In 1948, The Snack Shop along the Pacific Coast Highway in Corona del Mar, California, was purchased by John and Audrey McIntosh. John and Audrey decided to purchase the restaurant after he had worked there for two weeks. In partnership with his brother-in-law Bill McIntyre, they grew the Snack Shop concept to many more units and then in 1960 expanded the business into Reuben's in Newport Beach. Then in 1965 they expanded the Snack Shop concept to Coco's and the Reuben E. Lee, ultimately converting all Snack Shops to Coco's. As the name implies, the bakery-restaurants feature pies. After the conversion of the Snack Shops to Coco's locations, as well the newly expanded Reuben's steakhouse franchise that were co-located on Coco's properties, the entire operation was sold to W. R. Grace and Company, a New York chemical conglomerate, as part of its Restaurant Services Division. During this period of Grace ownership, Grace also added local Mexican restaurant chain El Torito, Carrows and many others.

After years of poor performance, W. R. Grace spun off 145 restaurant locations in a leveraged buyout to Restaurant Enterprises Group, a company composed of Grace managers. In late 1993, its parent company filed for Chapter 11 bankruptcy.

On May 24, 1996, Coco's and Carrows were later sold to Flagstar, the parent company of Denny's. On July 12, 1997, Flagstar filed for Chapter 11 bankruptcy.
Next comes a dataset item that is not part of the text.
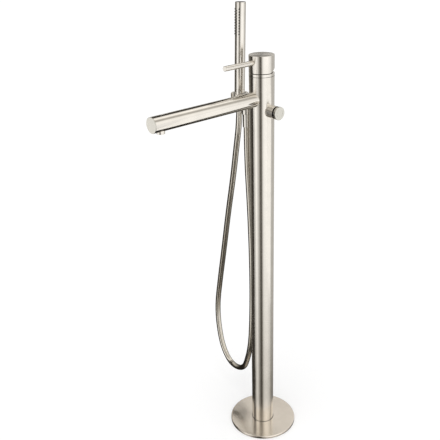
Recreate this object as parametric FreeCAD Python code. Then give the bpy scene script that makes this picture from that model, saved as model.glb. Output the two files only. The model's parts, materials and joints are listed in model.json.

On February 15, 2001, Coco's and Carrows new owners, FRD Acquisition Co., filed for Chapter 11 bankruptcy.

In 2002, Coco's, along with its sister chain Carrows, was purchased by Catalina Restaurant Group, headquartered in Carlsbad, California. In 2006, Catalina Restaurant Group was bought by Japanese company Zensho Co., Ltd., which has operated Coco's Japan for many years.

In 2015 San Antonio, Texas-based Food Management Partners acquired Carlsbad, California-based Catalina Restaurant Group Inc., parent of the Coco's and Carrows concepts, from Zensho Co., Ltd. See also ココスジャパン (Coco's Japan Co., Ltd).

In September 2018, it was announced that Shari's Cafe & Pies had taken over Carrows and Coco's.

In May 2026, Lena Brands, the parent company of Coco's Bakery, filed for Chapter 11 bankruptcy protection, listing assets and liabilities between $1 million and $10 million.

==Competition==
In California, Coco's Bakery Restaurant compete with other local casual restaurants with an in-store bakery (or a sales counter), such as Hof's Hut, Polly's Pies and Marie Callender's restaurants.